Common Myths About Custom Software Costs
Myth 1: It's Only for Big Companies
Small businesses often assume custom software is out of reach. In reality, many small and mid-sized teams save the most, since they're currently overpaying for tools built for someone else's business.
Myth 2: It Takes Forever to Build
Modern software development services often work in smaller stages. You can get a working first version in weeks, then improve it over time, instead of waiting a year for one finished product.
Myth 3: Maintenance Will Bleed You Dry
Maintenance costs for custom software are usually predictable and far lower than people expect, especially compared to yearly subscription increases across multiple tools.
Final Thoughts
Cheap isn't the same as affordable. A tool that costs less today can quietly cost you more every year you keep using it.

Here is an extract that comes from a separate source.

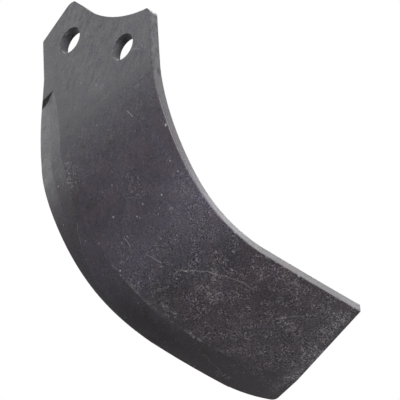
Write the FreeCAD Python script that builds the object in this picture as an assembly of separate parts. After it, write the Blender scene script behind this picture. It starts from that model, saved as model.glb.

Custom software development is an investment, not an expense. Done well, it pays for itself, then keeps paying you back through saved time, full ownership, and lower long-term software costs.
Before you renew your next subscription, it might be worth asking one simple question: what is this really costing you, year after year?
Key Takeaways
- Off-the-shelf software often looks cheap upfront but grows more expensive through subscriptions, add-ons, and per-user pricing.
- Custom software solutions are built around your exact workflow, so you stop paying for features you never use.
- A one-time custom build can cost less within two to three years than ongoing subscription fees combined.
- Off-the-shelf tools still make sense early on, especially while you're testing an idea or keeping your process simple.
- The right custom software development company should explain costs clearly and build in stages, not disappear for months before showing results.